Días antes, cuando le hablé a un amigo de mi cita, me recordó que Bruno Montané era, para algunos lectores de Roberto Bolaño, algo parecido a un mito, y en todo caso, el amigo más auténtico del escritor chileno, a cuyo lado se había mantenido primero en México y después en España, hasta su muerte en 2003. Casi estuve completamente de acuerdo. Cualquiera a quien Bolaño hubiese convertido en un personaje de Los detectives salvajes formaba ya parte de la leyenda. En los últimos meses había estado conversando y escribiéndome con Montané a menudo, para un reportaje, y ahora sin embargo me parecía menos un personaje literario que un gran poeta del que tenía el número de teléfono.

Para calentar el encuentro, la semana anterior a conocernos en persona me la pasé leyendo las notas que había tomado a su correspondencia con Bolaño, depositada en la Biblioteca Nacional, así como los poemas de La maleta de Stevenson, el único de sus libros que pude conseguir. "En el salón de su casa, cuando vivía en México DF, se fundó en 1975 el movimiento infrarrealista, con Roberto Bolaño y Mario Santiago a la cabeza", me recordó mi amigo, empeñado en que me formase una idea legendaria del poeta. "Consígueme un autógrafo", añadió antes de colgar.
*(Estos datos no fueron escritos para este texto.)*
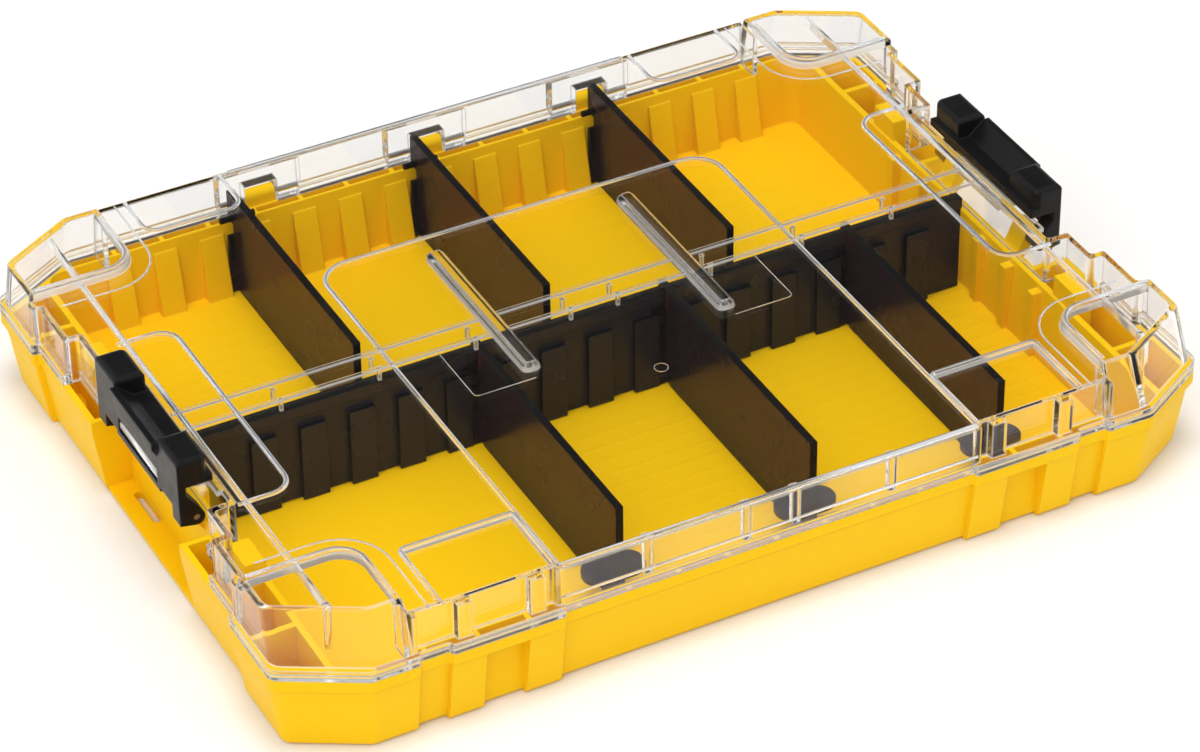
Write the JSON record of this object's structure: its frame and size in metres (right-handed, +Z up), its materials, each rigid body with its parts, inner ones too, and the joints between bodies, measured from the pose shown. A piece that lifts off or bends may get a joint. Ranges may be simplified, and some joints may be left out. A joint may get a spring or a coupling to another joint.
{
  "type": "saw blade storage case",
  "caption": "Low wide organiser case: moulded yellow tray with removable smoke dividers, clear hinged lid and black side latches.",
  "frame": {"origin": "middle of the case's outline on the plane that the case rests on", "axes": "+X along the long side towards the right-hand latch, +Y towards the hinges, +Z up"},
  "size_m": [0.3768, 0.2868, 0.066],
  "materials": {
    "tray_yellow": "satin moulded polypropylene",
    "lid_clear": "clear moulded polycarbonate",
    "latch_black": "satin moulded nylon",
    "divider_smoke": "smoky moulded plastic",
    "pin_steel": "drawn wire"
  },
  "bodies": {
    "tray": {"base_tray": "tray_yellow", "hinge_pin_left": "pin_steel", "hinge_pin_centre": "pin_steel", "hinge_pin_right": "pin_steel", "latch_pin_left": "pin_steel", "latch_pin_right": "pin_steel", "long_divider": "divider_smoke", "rear_divider_1": "divider_smoke", "rear_divider_2": "divider_smoke", "rear_divider_3": "divider_smoke", "front_divider_1": "divider_smoke", "front_divider_2": "divider_smoke", "front_divider_3": "divider_smoke"},
    "lid": {"lid": "lid_clear"},
    "latch_left": {"latch_left": "latch_black"},
    "latch_right": {"latch_right": "latch_black"}
  },
  "joints": [
    {"name": "lid_hinge", "type": "hinge", "parent": "tray", "child": "lid", "pos_m": [0, 0.1399, 0.037], "axis": [-1, 0, 0], "range_deg": [0, 110]},
    {"name": "latch_right_hinge", "type": "hinge", "parent": "tray", "child": "latch_right", "pos_m": [0.1765, -0.002, 0.04], "axis": [0, 1, 0], "range_deg": [0, 95]},
    {"name": "latch_left_hinge", "type": "hinge", "parent": "tray", "child": "latch_left", "pos_m": [-0.1765, -0.002, 0.04], "axis": [0, -1, 0], "range_deg": [0, 95]}
  ]
}
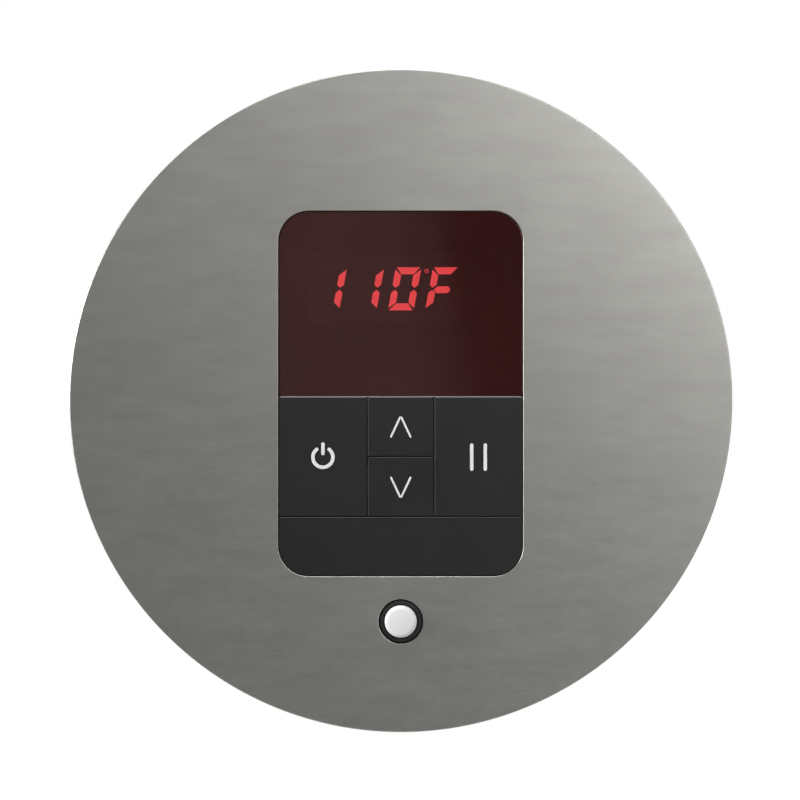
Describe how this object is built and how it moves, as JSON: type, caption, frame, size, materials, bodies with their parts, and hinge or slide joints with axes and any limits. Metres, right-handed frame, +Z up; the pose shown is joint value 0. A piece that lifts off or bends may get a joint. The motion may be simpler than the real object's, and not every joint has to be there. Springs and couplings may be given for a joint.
{
  "type": "steam room wall temperature control",
  "caption": "Round brushed-metal wall control with a set-in module: tinted temperature window, sprung keys, blank panel, a probe tip below it, and a sealed rear housing with a cable jack.",
  "frame": {"origin": "centre of the round faceplate, on the plane of the wall's surface", "axes": "+X to the right as a bather faces the control, +Z up, +Y into the wall; the visible front has Y < 0"},
  "size_m": [0.14, 0.0283, 0.14],
  "materials": {
    "brushed_metal": "fine horizontal brushing, satin, warm neutral grey",
    "fastener_steel": "bright zinc or stainless steel",
    "window_acrylic": "dark red tinted, polished",
    "key_plastic": "fine satin texture, near black",
    "housing_plastic": "moulded, fine texture, black",
    "symbol_white": "printed ink",
    "lit_red": "diffusing, lit red from behind",
    "display_grey": "matt, dark grey",
    "seal_rubber": "soft, matt, dark grey",
    "gasket_foam": "closed-cell foam, dark grey",
    "circuit_board": "green solder mask",
    "component_black": "moulded epoxy or nylon",
    "capacitor_can": "drawn can",
    "contact_gold": "gold-plated spring wire",
    "probe_white": "smooth, white",
    "lead_red": "insulation",
    "lead_black": "insulation"
  },
  "bodies": {
    "base": {"blank_panel": "key_plastic", "board_screw_1": "fastener_steel", "board_screw_2": "fastener_steel", "board_screw_3": "fastener_steel", "board_screw_4": "fastener_steel", "cable_jack": "component_black", "capacitor": "capacitor_can", "digit_1_light_guide": "lit_red", "digit_2_light_guide": "lit_red", "digit_3_light_guide": "lit_red", "digit_4_light_guide": "lit_red", "display_window": "window_acrylic", "faceplate": "brushed_metal", "faceplate_nut_1": "fastener_steel", "faceplate_nut_2": "fastener_steel", "faceplate_nut_3": "fastener_steel", "faceplate_nut_4": "fastener_steel", "faceplate_stud_1": "fastener_steel", "faceplate_stud_2": "fastener_steel", "faceplate_stud_3": "fastener_steel", "faceplate_stud_4": "fastener_steel", "front_seal": "seal_rubber", "housing_screw_1": "fastener_steel", "housing_screw_2": "fastener_steel", "housing_screw_3": "fastener_steel", "housing_screw_4": "fastener_steel", "housing_seal": "seal_rubber", "jack_contact_1": "contact_gold", "jack_contact_2": "contact_gold", "jack_contact_3": "contact_gold", "jack_contact_4": "contact_gold", "led_display": "display_grey", "main_board": "circuit_board", "microcontroller": "component_black", "module_frame": "housing_plastic", "probe_grommet": "seal_rubber", "probe_lead_left": "lead_red", "probe_lead_right": "lead_black", "probe_nut": "fastener_steel", "probe_tip": "probe_white", "probe_washer": "fastener_steel", "rear_housing": "housing_plastic", "rubber_keypad": "seal_rubber", "thermistor": "component_black", "wall_gasket": "gasket_foam"},
    "power_key": {"power_contact_pill": "component_black", "power_keycap": "key_plastic", "power_symbol_bar": "symbol_white", "power_symbol_ring": "symbol_white"},
    "up_key": {"up_contact_pill": "component_black", "up_keycap": "key_plastic", "up_symbol": "symbol_white"},
    "down_key": {"down_contact_pill": "component_black", "down_keycap": "key_plastic", "down_symbol": "symbol_white"},
    "pause_key": {"pause_contact_pill": "component_black", "pause_keycap": "key_plastic", "pause_symbol_left": "symbol_white", "pause_symbol_right": "symbol_white"}
  },
  "joints": [
    {"name": "power_press", "type": "slide", "parent": "base", "child": "power_key", "axis": [0, 1, 0], "range_m": [0, 0.0008], "stiffness_N_per_m": 2000, "deforming": ["rubber_keypad"]},
    {"name": "up_press", "type": "slide", "parent": "base", "child": "up_key", "axis": [0, 1, 0], "range_m": [0, 0.0008], "stiffness_N_per_m": 2000, "deforming": ["rubber_keypad"]},
    {"name": "down_press", "type": "slide", "parent": "base", "child": "down_key", "axis": [0, 1, 0], "range_m": [0, 0.0008], "stiffness_N_per_m": 2000, "deforming": ["rubber_keypad"]},
    {"name": "pause_press", "type": "slide", "parent": "base", "child": "pause_key", "axis": [0, 1, 0], "range_m": [0, 0.0008], "stiffness_N_per_m": 2000, "deforming": ["rubber_keypad"]}
  ]
}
Hice como que no lo escuché.

Imagen para el blog de Juan Tallón (05/05/18)Bruno apareció puntual y yo tres minutos antes, menos puntual. Mientras buscaba una sombra al lado de la fuente para no ponerme a sudar, lo vi llegar completamente abrigado. Me gustó la indiferencia con la que trató al calor que hacía a esa hora en Barcelona. A ver si al final era una ficción, como sugería mi amigo. Nos dimos un abrazo con el que casi se sobreentendía que nos conocíamos de otra vida. Su espalda me pareció el mapa de un territorio sagrado. Me preguntó si tenía prisa, y respondí que no, pero sí, así que comenzamos a andar primero despacio, hasta tomar la calle Tallers, donde había residido durante un tiempo Bolaño, y a continuación más deprisa. Acabamos en la Plaça Goya, que cruzamos para al final acomodarnos en la terraza del bar La Principal.

Teníamos una hora por delante, y se nos escapó hablando de un libro que Montané sacó del bolsillo de su cazadora para mí. Se trataba de Sueños sin fin, de Mario Santiago, que reunía los versos que había escrito en los espacios en blanco de los libros que sus amigos le prestaban durante su estancia en Barcelona en el invierno de 1977. Juntos formaban un gran poema. Cuando Mario regresó a México, y antes de que acabase la década de los setenta, Bolaño y Montané hicieron una recopilación de la poesía que su amigo dejó diseminada en los volúmenes que no pudo llevarse consigo. Al acabar le enviaron una copia a México, que durante años "permaneció oculta en el territorio potencial de los poemas preparados para perderse". Mario Santiago murió en 1998. Cuando años más tarde Montané participó en la preselección de su antología poética, encontró entre las más de 600 páginas la versión definitiva del poema que él y Bolaño habían recuperado. Incluía nuevos versos y había sido retitulado como Sueños sin fin, que en 2012 Bruno y Ana María Chagra pudieron publicar en su propia editorial. Me guardé mi ejemplar empujado por el tiempo, que se nos había abalanzado. Era hora de despedirse hasta siempre.